┌──
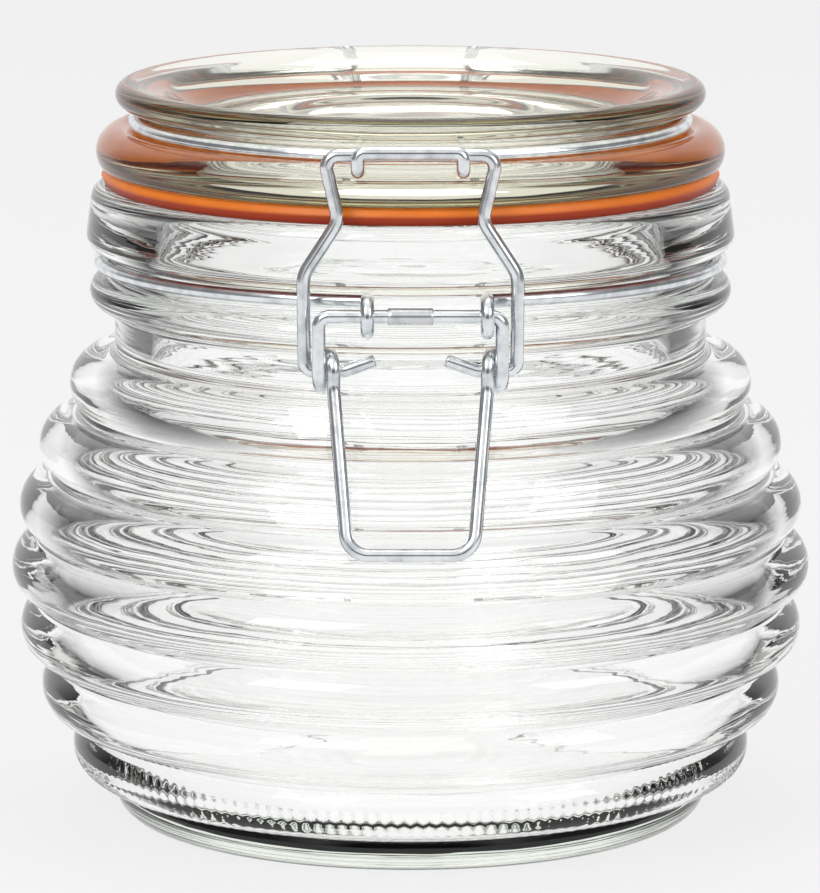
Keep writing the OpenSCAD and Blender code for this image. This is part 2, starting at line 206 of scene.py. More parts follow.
@dataclass(frozen=True)
class PlatedWire:
    """Drawn steel wire with a bright plating: near-mirror, with fine lines from the die."""

    name: str
    bright: str
    dull: str
    roughness: float = 0.14

    def build(self) -> bpy.types.Material:
        """Make the material: a bright metal whose gloss and tone vary a little along the wire."""
        material = bpy.data.materials.new(self.name)
        material.use_nodes = True
        tree = material.node_tree
        tree.nodes.clear()
        place = add_node(tree, "ShaderNodeTexCoord")
        patches = add_node(tree, "ShaderNodeTexNoise", {
            "Vector": place.outputs["Object"], "Scale": 1 / (2.5 * MM), "Detail": 4.0})
        tone = add_node(tree, "ShaderNodeValToRGB", {"Fac": patches.outputs["Fac"]})
        tone.color_ramp.elements[0].color = linear(self.dull)
        tone.color_ramp.elements[1].color = linear(self.bright)
        tone.color_ramp.elements[0].position = 0.25
        tone.color_ramp.elements[1].position = 0.6
        gloss = add_node(tree, "ShaderNodeMapRange", {
            "Value": patches.outputs["Fac"], "To Min": self.roughness + 0.08, "To Max": self.roughness})
        lines = add_node(tree, "ShaderNodeTexNoise", {
            "Vector": place.outputs["Object"], "Scale": 1 / (0.25 * MM), "Detail": 2.0})
        bump = add_node(tree, "ShaderNodeBump", {
            "Height": lines.outputs["Fac"], "Strength": 0.12, "Distance": 0.02 * MM})
        surface = add_node(tree, "ShaderNodeBsdfPrincipled", {
            "Base Color": tone.outputs["Color"], "Metallic": 1.0, "Roughness": gloss.outputs[0],
            "Normal": bump.outputs[0]})
        add_node(tree, "ShaderNodeOutputMaterial", {"Surface": surface.outputs[0]})
        return material


Profile = list[tuple[float, float]]


def arc(centre_r: float, centre_z: float, radius: float, start: float, stop: float, steps: int = 10) -> Profile:
    """Points of an arc in the half-section, from one angle to another in degrees."""
    angles = [math.radians(start + (stop - start) * i / steps) for i in range(steps + 1)]
    return [(centre_r + radius * math.cos(a), centre_z + radius * math.sin(a)) for a in angles]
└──
**Given exercise:** Your task is to quote the listing above word for word.

**Exercise result:**
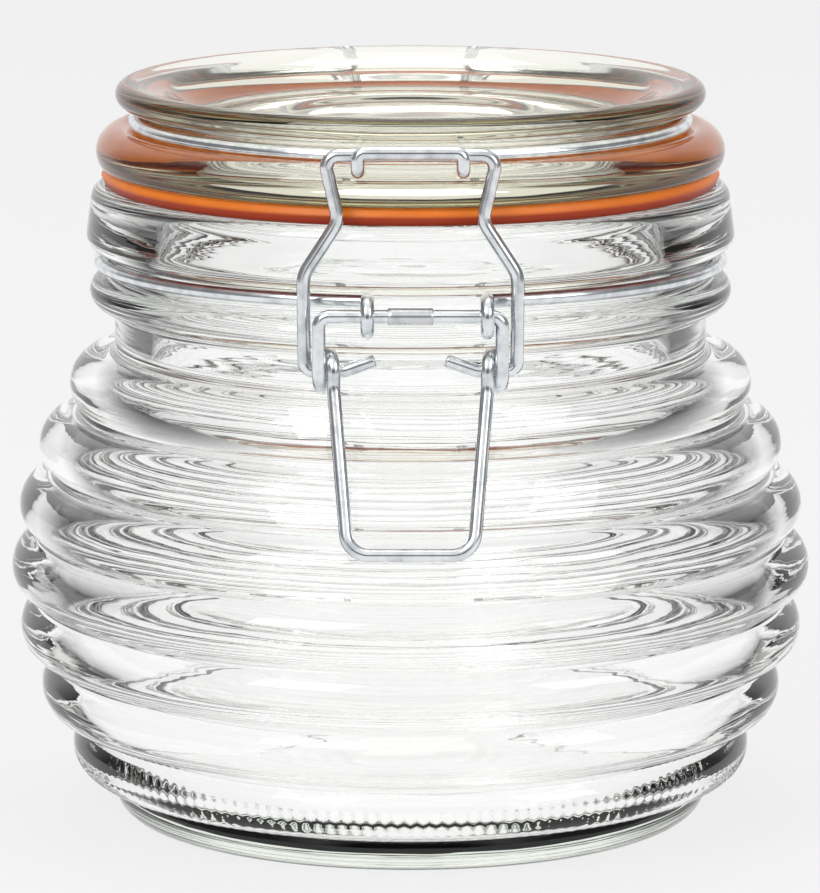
Keep writing the OpenSCAD and Blender code for this image. This is part 2, starting at line 206 of scene.py. More parts follow.
@dataclass(frozen=True)
class PlatedWire:
    """Drawn steel wire with a bright plating: near-mirror, with fine lines from the die."""

    name: str
    bright: str
    dull: str
    roughness: float = 0.14

    def build(self) -> bpy.types.Material:
        """Make the material: a bright metal whose gloss and tone vary a little along the wire."""
        material = bpy.data.materials.new(self.name)
        material.use_nodes = True
        tree = material.node_tree
        tree.nodes.clear()
        place = add_node(tree, "ShaderNodeTexCoord")
        patches = add_node(tree, "ShaderNodeTexNoise", {
            "Vector": place.outputs["Object"], "Scale": 1 / (2.5 * MM), "Detail": 4.0})
        tone = add_node(tree, "ShaderNodeValToRGB", {"Fac": patches.outputs["Fac"]})
        tone.color_ramp.elements[0].color = linear(self.dull)
        tone.color_ramp.elements[1].color = linear(self.bright)
        tone.color_ramp.elements[0].position = 0.25
        tone.color_ramp.elements[1].position = 0.6
        gloss = add_node(tree, "ShaderNodeMapRange", {
            "Value": patches.outputs["Fac"], "To Min": self.roughness + 0.08, "To Max": self.roughness})
        lines = add_node(tree, "ShaderNodeTexNoise", {
            "Vector": place.outputs["Object"], "Scale": 1 / (0.25 * MM), "Detail": 2.0})
        bump = add_node(tree, "ShaderNodeBump", {
            "Height": lines.outputs["Fac"], "Strength": 0.12, "Distance": 0.02 * MM})
        surface = add_node(tree, "ShaderNodeBsdfPrincipled", {
            "Base Color": tone.outputs["Color"], "Metallic": 1.0, "Roughness": gloss.outputs[0],
            "Normal": bump.outputs[0]})
        add_node(tree, "ShaderNodeOutputMaterial", {"Surface": surface.outputs[0]})
        return material


Profile = list[tuple[float, float]]


def arc(centre_r: float, centre_z: float, radius: float, start: float, stop: float, steps: int = 10) -> Profile:
    """Points of an arc in the half-section, from one angle to another in degrees."""
    angles = [math.radians(start + (stop - start) * i / steps) for i in range(steps + 1)]
    return [(centre_r + radius * math.cos(a), centre_z + radius * math.sin(a)) for a in angles]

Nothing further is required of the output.